Question 10: Do you agree with the proposed approach to completion?

Broadly, yes. However, I consider that the ten-year timeframe is highly ambitious given that, at present, first registrations often take several years.

It would be good to have reassurance that suitable efforts will be made to identify the true owner of unregistered land. The consultation mentions land owned by St Andrews University and the City of Edinburgh Council, but there is unregistered land in private ownership too. No doubt the Keeper is aware of the controversy in the early 2000s over ownership of the Black Cuillins, which were granted to the Chief of Clan MacLeod by a Crown Charter in 1611 (shortly before the Register of Sasines was established) and have been passed down the generations off-register ever since, no trigger for first registration or even “first recording” ever having occurred.

There may be other land in a similar position; if so it is likely to be large in extent, and there may be no obvious occupier (as with the Black Cuillins).

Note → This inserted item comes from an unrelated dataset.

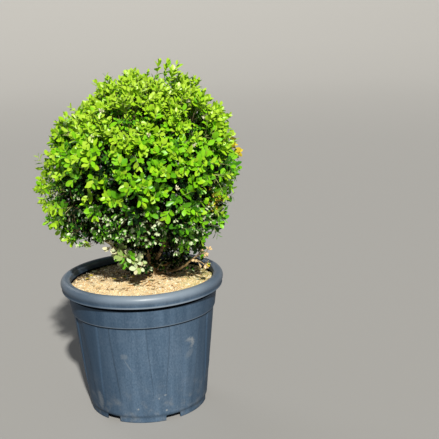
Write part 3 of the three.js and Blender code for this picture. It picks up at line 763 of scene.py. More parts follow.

Simply to assume that such land belongs to the Crown and register it as such without taking steps to alert the true owner (who may well be able to produce an ancient Charter if asked) would risk breaching the ECHR (Article 1 of Protocol 1).

Question 11: Have you any views on our proposals for funding the completion of the Land Register?

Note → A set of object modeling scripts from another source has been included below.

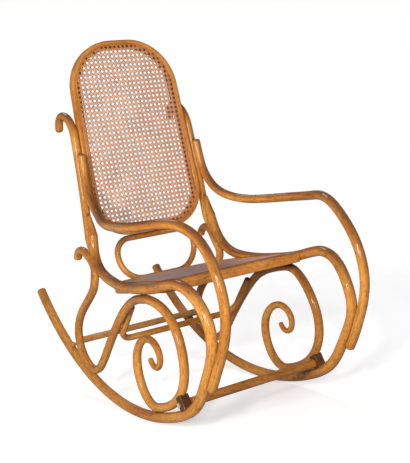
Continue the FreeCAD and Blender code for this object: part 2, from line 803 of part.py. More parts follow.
# Low on the rear leg the stretcher butts its inner side, and a turned spacer stands off
# the rocker behind it.
leg_arc = scroll.edges[2 * LEG_LOW]
leg = leg_arc.valueAt(leg_arc.LastParameter)
leg_travel = leg_arc.tangentAt(leg_arc.LastParameter)
leg_back = unit(ACROSS.cross(leg_travel))
if leg_back.y < 0:
    leg_back = leg_back * -1
leg_sleeve = sleeve("leg_sleeve", scroll, LEG_LOW - 1, LEG_LOW + 2, "scroll_diameter")
HOLLOWS["rear_stretcher"] = [leg_sleeve, mirrored("leg_sleeve_right", leg_sleeve)]
rear_end = Vector(SIDE, leg.y - leg_travel.y / leg_travel.z * (leg.z - size("rear_stretcher_z")),
                  size("rear_stretcher_z"))
rear_stretcher = cylinder("rear_stretcher_rod", "Sizes.rear_stretcher_diameter / 2",
                          "2 * Sizes.side_half", rear_end, ACROSS * -1)

to_hub = leg - Vector(SIDE, ROCKER_Y, ROCKER_Z)
bead_orbit = ROCKER_R - RAIL_R - size("bead_diameter") / 2 + size("bead_seat")
along = to_hub.dot(leg_back)
bead_reach = -along + math.sqrt(along ** 2 - to_hub.dot(to_hub) + bead_orbit ** 2)
bead = doc.addObject("Part::Sphere", "rear_spacer_bead")
bead.setExpression("Radius", "Sizes.bead_diameter / 2")
bead.Placement = Placement(leg + leg_back * bead_reach, Rotation(Vector(0, 0, 1), leg_back))
neck = cylinder("rear_spacer_neck", "Sizes.neck_diameter / 2", str(bead_reach), leg, leg_back)
rear_spacer = fused("rear_spacer_turned", bead, neck)
HOLLOWS["rear_spacer"] = [leg_sleeve, sleeve("bead_sleeve", rail, TURN_SEAT, TURN_SEAT + 2, "rail_diameter")]

# Screws and bolts, each with the hole it stands in. Their heads rest on the floors of
# their recesses.

SCREWS = []
SPACER_SCREWS = []
BOLTS = []


def screw(group, label, at, direction, length, pieces, sink="screw_sink", kind="screw"):
    """A screw from a point on a surface inwards, drilled through the named pieces."""
    head_height = "Sizes.%s_head_height" % kind
    sunk = size("screw_sink") + size("screw_head_height") if sink else 0.0
    floor = at + direction * sunk
    shank = cylinder(label + "_shank", "Sizes.%s_diameter / 2" % kind, length, floor, direction)
    head = cylinder(label + "_head", "Sizes.%s_head_diameter / 2" % kind, head_height, floor, direction * -1)
    group.append(fused(label, shank, head))
    bore = cylinder(label + "_bore", "Sizes.%s_diameter / 2 + Sizes.seat_gap" % kind,
                    length + " + Sizes.seat_gap", floor, direction)
    recess = cylinder(label + "_recess", "Sizes.%s_head_diameter / 2 + Sizes.seat_gap" % kind,
                      head_height + " * 2 + Sizes.screw_sink", floor, direction * -1)
    hole = fused(label + "_hole", bore, recess)
    for piece in pieces:
        HOLLOWS[piece].append(hole)
        if piece in ("back_frame", "seat_frame", "ring_brace", "bow", "front_stretcher", "rear_stretcher"):
            HOLLOWS[piece].append(mirrored(label + "_hole_right", hole))


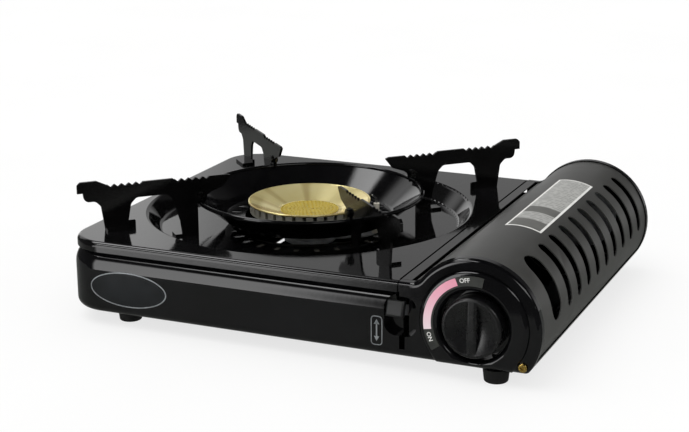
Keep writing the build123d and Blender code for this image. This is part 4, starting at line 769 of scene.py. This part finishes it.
# %% Panels of the studio
ceiling_start, ceiling_full = 0.5, 0.7
studio = add(room, "ShaderNodeMapRange", {"Value": direction.outputs["Z"]}, interpolation_type="SMOOTHSTEP",
             From_Min=ceiling_full, From_Max=ceiling_start, To_Min=0.02, To_Max=0.06).outputs["Result"]
studio = panel(studio, (-154.0, 8.0), (24.0, 18.0), 0.36, edge=5.0)
studio = panel(studio, (-140.0, 10.0), (11.0, 22.0), 0.65, edge=3.0)
studio = panel(studio, (155.0, -4.0), (16.0, 12.0), 0.45, edge=7.0)
studio = panel(studio, (-32.0, 3.0), (9.0, 21.0), 3.4, edge=3.0)
studio = panel(studio, (-38.0, 43.0), (18.0, 5.0), 6.0)
studio = panel(studio, (-100.0, 57.0), (22.0, 8.0), 5.0)
studio = panel(studio, (-130.0, 55.0), (12.0, 7.0), 1.1)
studio = panel(studio, (-120.0, 24.0), (8.0, 11.0), 0.7, edge=5.0)
studio = panel(studio, (50.0, 30.0), (22.0, 7.0), 2.8)
print("studio of", len(room.nodes), "nodes")

# %% [markdown]
# Light Path tells the rays apart. Mirrored and transmitted rays see the studio, scattered ones the even sky,
# which is a little brighter above than below, and the camera sees plain white.

# %% Sky, studio and white
sky_below, sky_above = 0.55, 0.85
ray = add(room, "ShaderNodeLightPath")
mirrored = add(room, "ShaderNodeMath", {0: ray.outputs["Is Glossy Ray"],
                                        1: ray.outputs["Is Transmission Ray"]}, operation="MAXIMUM")
sky = add(room, "ShaderNodeMapRange", {"Value": direction.outputs["Z"]}, From_Min=-1.0, To_Min=sky_below,
          To_Max=sky_above)
even = add(room, "ShaderNodeBackground", {"Strength": sky.outputs["Result"]}, Color=white)
drawn = add(room, "ShaderNodeBackground", {"Strength": studio}, Color=white)
plain = add(room, "ShaderNodeBackground", Color=white, Strength=1.0)
unseen = add(room, "ShaderNodeMixShader", {0: mirrored.outputs["Value"], 1: even.outputs["Background"],
                                           2: drawn.outputs["Background"]})
final = add(room, "ShaderNodeMixShader", {0: ray.outputs["Is Camera Ray"], 1: unseen.outputs["Shader"],
                                          2: plain.outputs["Background"]})
add(room, "ShaderNodeOutputWorld", {"Surface": final.outputs["Shader"]})
print("world of", len(room.nodes), "nodes")

# %% [markdown]
# One broad lamp from the upper left gives form and the soft shadow. It is hidden from mirrored light, where the
# drawn panels stand in for it. The Standard view transform shows each colour as it is written.

# %% Lamp and view transform
light = bpy.data.lights.new("soft_sun", "SUN")
light.energy = 1.1
light.angle = radians(50)
lamp = bpy.data.objects.new("soft_sun", light)
bpy.context.scene.collection.objects.link(lamp)
lamp.location = (-0.6, -0.4, 2.0)
lamp.rotation_euler = (-lamp.location).to_track_quat("-Z", "Y").to_euler()
lamp.visible_glossy = False
bpy.context.scene.view_settings.view_transform = "Standard"
print("sun", round(light.energy, 2), "over", round(degrees(light.angle)), "degrees")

Regarding para. 43 of the consultation, this approach appears startlingly complacent. The vast majority of people are not in a position to check their own titles, and cannot know if the Keeper has made an error without taking professional advice. It is stated that KIR will not change a person’s legal rights – this is true only if the Keeper makes no mistakes. I am sure the Keeper will admit her staff are not infallible.

The general exclusion of Keeper’s warranty for KIRs makes this problem far worse than it would be under the current indemnity scheme. Any landowner subject to a KIR would be taking a big risk not to have the title checked, and it is unfair to put people in this position without offering to pay at least some of the cost.